If there is enough interest in seeing the results of this, I can make another post considering sharing between devices, family members, or small business employees.


  1. Boy o boy....You are using your golden week very well!!

    Impressive post. This is how I would have done it.

    Currently I contract ~6GB data for around 3000yen a month
    -> ~2500 yen for 3GB Docomo LTE data (2 year contact with discount included)
    -> ~600 yen for 3GB Emobile LTE data (2 year contact with discount included)

    Actual usage,
    -> ~ 700MB on Docomo

    -> ~ 200MB on Emobile

    But I guess that as of now, I do not have many options to get LTE high speed data at less than 500yen/GB.

  2. Yeah, for just a small amount of data, there really are no options for high speed since the MVNOs can't afford to pull out the speed bumps.
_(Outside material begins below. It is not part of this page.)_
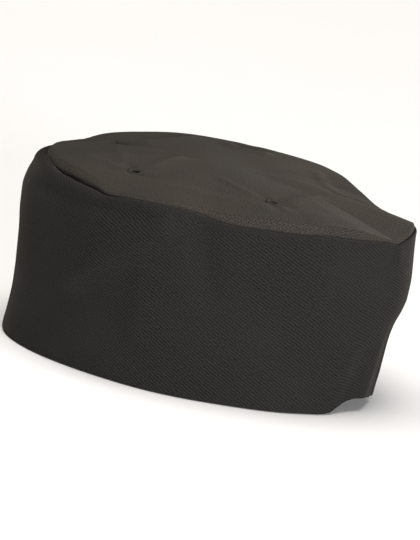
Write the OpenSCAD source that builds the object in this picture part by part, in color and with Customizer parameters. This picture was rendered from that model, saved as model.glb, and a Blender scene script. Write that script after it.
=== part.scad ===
// Soft pillbox chef toque: a folded side band, an elasticated back panel and a puffed crown.
// Frame: origin at the centre of the head opening on the hem's plane, +Z up through the crown,
// the forehead towards -Y and the elasticated back towards +Y. Millimetres.
// Every cloth wall is an oval of revolution: a round profile is turned about Z, then narrowed in X.

/* [Hat] */
// Length of the crown rim, front to back
rim_len = 200; // [190:1:212]
// Width of the crown rim, side to side
rim_w = 166; // [158:1:176]
// Length of the head opening at the hem, front to back
hem_len = 189; // [182:1:196]
// Height of the side band, hem to crown seam
band_h = 92; // [80:1:100]
// How far the crown puffs up above its seam
crown_rise = 13; // [8:0.5:18]

/* [Cloth] */
// Thickness of the twill
cloth_t = 0.7; // [0.6:0.1:0.9]
// Thickness of the interlining inside the side band
core_t = 0.6; // [0.5:0.1:0.8]
// Thickness of the towelling sweatband
sweat_t = 1.5; // [1:0.1:2]
// Height of the sweatband
sweat_h = 32; // [25:1:40]
// Width of the seam turnings inside the crown seam
turning_h = 9; // [7:0.5:11]

/* [Back] */
// Half angle of the elasticated back panel, in the round profile
back_half_angle = 49; // [40:1:55]
// How far the relaxed elastic draws the back hem in
back_tuck = 5; // [3:0.5:6]
// Width of the elastic tape
elastic_h = 25; // [18:1:28]
// Thickness of the elastic tape
elastic_t = 1.1; // [0.9:0.1:1.3]

/* [Eyelets] */
// Radius of the ring on which the eyelets sit
eyelet_ring_r = 60; // [50:1:62]
// Radius of each open vent hole
vent_r = 2; // [1.6:0.1:2.4]
// Outer radius of each thread ring
eyelet_r = 4.3; // [4:0.1:5]

/* [Hidden] */
$fn = 96;

// Oval walls
narrow = rim_w / rim_len;      // X scale that turns a round wall into the oval
rim_r = rim_len / 2;
hem_r = hem_len / 2;
flare_top = 0.8 * band_h;      // the wall widens up to this height
roll_h = 8;                    // height over which the band's top edge rolls inward
roll_in = 2.4;                 // how far it rolls
top_r = rim_r - roll_in;       // outer radius of the band at the crown seam
straight_steps = 9;            // facets up the wall below the roll, and in the roll
roll_steps = 4;
straight_h = band_h - roll_h;
hem_trim = 0.2;                // the folded hem is pressed flat by this much

// Layers
gap = 0.1;                     // clearance between layers that lie on each other
band_t = 2 * cloth_t + core_t; // both walls of the folded band and the core between them
casing_gap = elastic_t + 0.2;  // room between the back panel's two layers
back_t = 2 * cloth_t + casing_gap;
binding_t = 0.5;
sweat_low = 3;                 // the sweatband starts this far above the hem
elastic_rise = 1;              // the elastic lies this far above the fold of the back hem
casing_stitch_rise = 4;        // the casing is stitched this far above the elastic

// Threads
thread_r = 0.25;
seam_thread_w = 0.4;
stitch_inset = 2.5;            // rows of stitching run this far inside an edge

// Side seams and back panel
back_start = 90 - back_half_angle;     // the back panel is centred on +Y
side_start = 90 + back_half_angle;
side_span = 360 - 2 * back_half_angle;
edge_gap = 1;                          // room between the panels for the side seam's thread
edge_angle = edge_gap / rim_r * 180 / PI / 2;
inset_angle = 1;                       // an inner layer stops this far short of its panel's edges
sweat_angle = 6;                       // and the sweatband this far
back_lift = 3;                         // the drawn-in back hem hangs this far above the hem's plane
back_drop = 0.3;                       // room between the back panel's top and the crown

// Crown
dome_power = 2.6;                      // plan power of the puffed crown: higher is fuller at the rim
dome_steps = 20;
crown_r = top_r - 0.3;
crown_low = band_h + gap;
turning_r = top_r - back_t - 1.2;      // outer face of the crown's turned-down edge
turning_low = band_h - turning_h;
turning_inner_r = turning_r - cloth_t;
binding_drop = 3;                      // the binding's free edges stop this far below the seam
binding_inner_r = turning_inner_r - gap - binding_t;
binding_outer_r = turning_r + gap + binding_t;

// Eyelets and label
eyelet_angles = [for (i = [0:4]) 36 + 72 * i];
eyelet_flange = 0.7;                   // depth of thread over and under the cloth
eyelet_slot_h = cloth_t + 0.7;         // the cloth is held in a slot of this height
cloth_hole_r = vent_r + 1;
label = [22, 0.5, 34];
label_drop = 5;                        // the label hangs this far below the crown seam

function smooth(t) = t * t * (3 - 2 * t);
function reversed(list) = [for (i = [len(list) - 1:-1:0]) list[i]];

// Every layer of a wall bends at the same heights, so that the layers stay parallel.
wall_knots = [
    for (i = [0:straight_steps]) straight_h * i / straight_steps,
    for (i = [1:roll_steps]) straight_h + roll_h * i / roll_steps];
side_table = [
    for (z = wall_knots)
        [z, hem_r + (rim_r - hem_r) * smooth(min(z / flare_top, 1))
            - roll_in * pow(max(0, z - straight_h) / roll_h, 2)]];
tuck_table = [for (z = wall_knots) [z, pow(1 - z / band_h, 2)]];
function wall_r(z, tuck = 0) = lookup(z, side_table) - tuck * lookup(z, tuck_table);
function wall_line(low, high, depth, tuck) =
    [for (z = concat(low, [for (k = wall_knots) if (k > low && k < high) k], high))
        [wall_r(z, tuck) - depth, z]];

// Height of the crown's outer face above the seam, and its slope, at a share s of its radius.
function dome_z(s) = crown_rise * sqrt(1 - pow(s, dome_power));
function dome_slope(s) =
    -crown_rise * dome_power * pow(s, dome_power - 1) / (2 * sqrt(1 - pow(s, dome_power)));
function crown_share(x, y) = norm([x / narrow, y]) / crown_r;

// Outline of the crown's dome from its top out to the rim, at a depth below its outer face.
function dome_line(depth) =
    [for (i = [0:dome_steps])
        let (a = 90 * i / dome_steps)
        let (s = pow(sin(a), 2 / dome_power))
        let (steep = [dome_power / crown_r * pow(s, dome_power - 1), 2 * cos(a) / crown_rise])
            [crown_r * s, crown_low + crown_rise * cos(a)] - depth * steep / norm(steep)];

// Part of a turned ring narrowed into the hat's oval, over a span of degrees from +X.
module oval_ring(start, span) {
    scale([narrow, 1, 1])
        rotate([0, 0, start])
            rotate_extrude(angle = span) children();
}

// The whole oval, turned as two halves that meet at the sides.
module full_oval_ring() {
    for (start = [0, 180])
        oval_ring(start, 180) children();
}

// Section of one layer of a wall, between two depths behind the outer face.
module wall(low, high, outer_depth, inner_depth, tuck = 0) {
    polygon(concat(
        wall_line(low, high, outer_depth, tuck),
        reversed(wall_line(low, high, inner_depth, tuck))));
}

// Section of a strip folded double along the hem, with an open slot between its two walls.
module folded_wall(low, high, thickness, tuck = 0) {
    slot_depth = thickness - cloth_t;
    difference() {
        wall(low, high, 0, thickness, tuck);
        wall(max(low, 0) + cloth_t, high + 1, cloth_t, slot_depth, tuck);
    }
}

// Section of one laid thread.
module thread(radius, z) {
    translate([radius, z]) circle(r = thread_r, $fn = 8);
}

// The front and sides: one strip of twill folded double along the hem.
module side_band() {
    color([0.20, 0.195, 0.19])
        difference() {
            oval_ring(side_start + edge_angle, side_span - 2 * edge_angle)
                folded_wall(-hem_trim, band_h, band_t);
            translate([-rim_len, -rim_len, -2]) cube([2 * rim_len, 2 * rim_len, 2]);
        }
}

// Fused stiffener between the two walls of the side band.
module band_interlining() {
    inset = edge_angle + inset_angle;
    color([0.75, 0.74, 0.72])
        oval_ring(side_start + inset, side_span - 2 * inset)
            wall(cloth_t + gap, band_h - 1, cloth_t + gap, cloth_t + core_t - gap);
}

// Towelling strip along the inside of the hem, over the forehead and temples.
module sweatband() {
    outer_depth = band_t + gap;
    color([0.16, 0.16, 0.16])
        oval_ring(side_start + sweat_angle, side_span - 2 * sweat_angle)
            wall(sweat_low, sweat_low + sweat_h, outer_depth, outer_depth + sweat_t);
}

// The sweatband's two rows of stitching.
module sweatband_thread() {
    depth = band_t + gap + sweat_t + gap + thread_r;
    inset = sweat_angle + inset_angle;
    color([0.10, 0.10, 0.10])
        oval_ring(side_start + inset, side_span - 2 * inset)
            for (z = [sweat_low + stitch_inset, sweat_low + sweat_h - stitch_inset])
                thread(wall_r(z) - depth, z);
}

// The back of the band: folded double like the sides, and drawn in at the hem by the elastic.
module back_panel() {
    color([0.20, 0.195, 0.19])
        oval_ring(back_start + edge_angle, 2 * (back_half_angle - edge_angle))
            folded_wall(back_lift, band_h - back_drop, back_t, back_tuck);
}

// Woven elastic tape in the casing along the back hem.
module back_elastic() {
    inset = edge_angle + inset_angle;
    low = back_lift + cloth_t + elastic_rise;
    depth = cloth_t + (casing_gap - elastic_t) / 2;
    color([0.12, 0.12, 0.12])
        oval_ring(back_start + inset, 2 * (back_half_angle - inset))
            wall(low, low + elastic_h, depth, depth + elastic_t, back_tuck);
}

// The two rows of stitching that close the casing above the elastic, one on each face.
module casing_thread() {
    inset = edge_angle + 2 * inset_angle;
    z = back_lift + cloth_t + elastic_h + casing_stitch_rise;
    r = wall_r(z, back_tuck);
    clear = gap + thread_r;
    color([0.10, 0.10, 0.10])
        oval_ring(back_start + inset, 2 * (back_half_angle - inset)) {
            thread(r + clear, z);
            thread(r - back_t - clear, z);
        }
}

// The lockstitch of a side seam, standing in the join between the side band and the back panel.
module side_seam_thread(angle) {
    span = seam_thread_w / rim_r * 180 / PI;
    middle = band_t / 2;
    color([0.10, 0.10, 0.10])
        oval_ring(angle - span / 2, span)
            wall(stitch_inset, band_h - 1, middle - thread_r, middle + thread_r);
}

// The crown: a puffed oval of twill, folded in under its rim and turned down inside the band.
module crown_panel() {
    fold_z = crown_low + cloth_t;
    outer = dome_line(0);
    turning = [
        [turning_r, crown_low], [turning_r, turning_low],
        [turning_inner_r, turning_low], [turning_inner_r, fold_z]];
    inner = reversed([for (p = dome_line(cloth_t)) if (p[1] > fold_z + gap) p]);
    fold = [[inner[0][0], fold_z]];
    color([0.24, 0.225, 0.21])
        difference() {
            full_oval_ring() polygon(concat(outer, turning, fold, inner));
            for (a = eyelet_angles)
                at_eyelet(a)
                    cylinder(r = cloth_hole_r, h = 8 * cloth_t, center = true, $fn = 48);
        }
}

// Bias tape folded round the raw edge of the crown's turnings, all the way round.
module crown_seam_binding() {
    low = turning_low - gap;
    high = band_h - binding_drop;
    color([0.13, 0.13, 0.13])
        full_oval_ring()
            difference() {
                translate([binding_inner_r, low - binding_t])
                    square([binding_outer_r - binding_inner_r, high - low + binding_t]);
                translate([binding_inner_r + binding_t, low])
                    square([binding_outer_r - binding_inner_r - 2 * binding_t, high]);
            }
}

// The row of stitching along the binding, sewn in two runs that meet above the side seams.
module binding_thread() {
    runs = [[back_start, 2 * back_half_angle], [side_start, side_span]];
    color([0.10, 0.10, 0.10])
        for (run = runs)
            oval_ring(run[0] + inset_angle, run[1] - 2 * inset_angle)
                thread(binding_inner_r - gap - thread_r, turning_low + stitch_inset);
}

// Puts children on the crown's cloth, square to it, on the eyelet ring at an angle from +X.
module at_eyelet(angle) {
    x = eyelet_ring_r * cos(angle);
    y = eyelet_ring_r * sin(angle);
    s = crown_share(x, y);
    lean_x = dome_slope(s) * x / (narrow * narrow * crown_r * crown_r * s);
    lean_y = dome_slope(s) * y / (crown_r * crown_r * s);
    translate([x, y, crown_low + dome_z(s) - cloth_t / 2])
        rotate(a = atan(norm([lean_x, lean_y])), v = [lean_y, -lean_x, 0])
            children();
}

// Thread ring that whips the raw edge of one vent hole, over and under the cloth.
module eyelet(index) {
    ring_h = eyelet_slot_h + 2 * eyelet_flange;
    color([0.12, 0.115, 0.11])
        at_eyelet(eyelet_angles[index - 1])
            rotate_extrude($fn = 64)
                difference() {
                    translate([vent_r, -ring_h / 2]) square([eyelet_r - vent_r, ring_h]);
                    translate([cloth_hole_r - 0.3, -eyelet_slot_h / 2])
                        square([eyelet_r, eyelet_slot_h]);
                }
}

// Blank care label hanging inside the back, just in front of the binding.
module care_label() {
    back_y = binding_inner_r - 4 * thread_r - 1;
    color([0.85, 0.85, 0.83])
        translate([-label[0] / 2, back_y - label[1], band_h - label_drop - label[2]])
            cube(label);
}

side_band();
band_interlining();
sweatband();
sweatband_thread();
back_panel();
back_elastic();
casing_thread();
side_seam_thread(back_start);  // side_seam_thread_left
side_seam_thread(side_start);  // side_seam_thread_right
crown_panel();
crown_seam_binding();
binding_thread();
eyelet(1);  // eyelet_1
eyelet(2);  // eyelet_2
eyelet(3);  // eyelet_3
eyelet(4);  // eyelet_4
eyelet(5);  // eyelet_5
care_label();
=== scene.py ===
import math

import bmesh
import bpy
import numpy as np
from mathutils import Matrix, Vector


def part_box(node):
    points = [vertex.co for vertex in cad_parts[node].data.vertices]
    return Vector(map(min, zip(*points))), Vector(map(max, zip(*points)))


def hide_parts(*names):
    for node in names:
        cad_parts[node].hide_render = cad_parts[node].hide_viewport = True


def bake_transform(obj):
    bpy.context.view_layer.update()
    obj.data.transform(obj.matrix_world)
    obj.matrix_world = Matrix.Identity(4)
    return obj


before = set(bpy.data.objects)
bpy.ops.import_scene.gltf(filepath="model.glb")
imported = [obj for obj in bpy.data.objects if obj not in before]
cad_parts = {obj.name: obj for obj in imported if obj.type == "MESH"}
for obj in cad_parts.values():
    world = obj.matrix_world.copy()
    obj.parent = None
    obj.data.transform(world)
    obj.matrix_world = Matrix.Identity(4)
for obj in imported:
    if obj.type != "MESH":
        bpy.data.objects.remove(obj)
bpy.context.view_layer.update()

# A soft pillbox chef toque. Shapes are worked out in millimetres and become metres in the meshes.
# A place on the hat is an angle and a radius in a round profile, which is then narrowed in X:
# angle 0 is the wearer's left (+X), 90 the elasticated back (+Y) and -90 the forehead (-Y).

# ---- sizes
MM = 0.001
band_low, band_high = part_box("side_band")
NARROW = band_high.x / -band_low.y  # the round profile is narrowed in X to this share
MEAN_R = 97.0  # the wall's usual radius in the round profile
SEAM_ANGLES = (41, 139)  # the back panel lies between these two side seams
LEFT_SEAM, RIGHT_SEAM = SEAM_ANGLES
PANEL_GAP = 0.01  # degrees between a side seam and the edge of each panel
CLOTH_T = 0.7
BAND_T = 2.0
BACK_T = 2.7  # the back panel holds the elastic between its two layers
LAYER_GAP = 0.1  # between one cloth and the layer behind it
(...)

Families with multiple phones, etc. will be the ones who will see the most benefit from this.

  3. Wow, someone's been bored during GW... Still.. an academically stimulating investigation.
    I would argue that the few thousand yen savings over 2 years are not worth the discomfort of having to worry about your data usage... Unless you have the moral rigidity to religiously set aside the ~tens of yen you save every month aside and eventually buy that tablet after 2 years... in which case... my hat is off to you, Sir.

  4. This is what happens on long flights with AC power on your seat and a core i7 notebook with lots of RAM :)

    If you read the next post, I think you'll where I am going with this.

    I am considering multiple people sharing one of the large data plans. This could be, for example, a family of four or tens to hundreds of employees of a small business, where optimizing monthly bandwidth cost becomes very important. (The cost of the largest business plan is 1,900,000 yen per month, ten times the total 2-year cost I'm talking about here.)

    Instead of just jumping straight into that, I decided to introduce the framework in a simple way, considering the variance in just one device.